One of the planet’s most iconic and vulnerable animals has moved to Kent, it has been announced this week.
A seventeen-month-old jaguar called Neron has relocated from Amsterdam to the Big Cat Sanctuary in Smarden.
He will join over 50 exotic cats including Clouded leopards and Sumatran tigers, benefiting from the park’s tranquil surroundings.
Neron and another female jaguar will have Kent as its new home. The pair are under a breeding programme which hopes to see baby cubs in the future.
A spokesperson for the Big Cat Sanctuary said: “Neron has transferred to us as part of the European coordinated breeding program. He will be joined by a female Jaguar arriving with us soon in the hope he will sire cubs with her. Co-ordinated breeding is to maintain a healthy population in captivity that could ultimately supplement the wild population should it be deemed necessary.”

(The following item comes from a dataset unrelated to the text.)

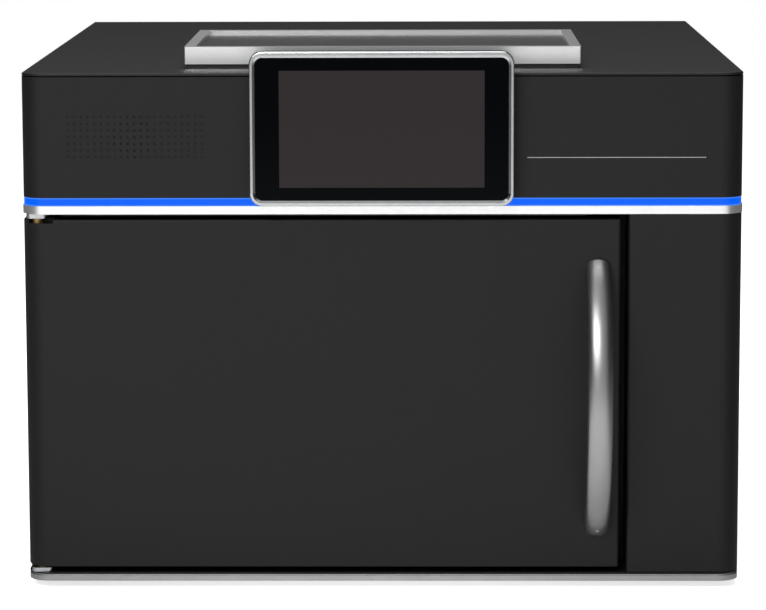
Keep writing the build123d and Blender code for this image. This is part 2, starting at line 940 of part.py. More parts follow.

She added: “The Big Cat Sanctuary is a leading conservation organisation of wild cats in the UK.
“By securing a future for both big and small cats we are conserving and restoring the balance of the ecosystem in which predators play such a vital role.”
With just 15,000 left in the world, protecting endangered and threatened animals like the jaguar, and providing them with care and stability is vital with their population decreasing rapidly.
Neron will join Sumatran tiger, Puna
Credit: Mark Jones
Hugo Rainey, a conservationist for the Wildlife Conservation Society, says jaguars need protecting: “Jaguars play critical roles in the structure and function of ecosystems in which they live, and are a vital component of healthy, functioning animal and plant communities.
“In spite of this, jaguar populations are seriously threatened by habitat loss and fragmentation, competition with human hunters for wild prey, and killing for trophies.”
He added: “These threats have exerted substantial pressure on the species and continue to decrease overall numbers throughout most of the jaguar’s range.”
By breeding the two jaguars together, The Sanctuary will continue to provide a future for these endangered species.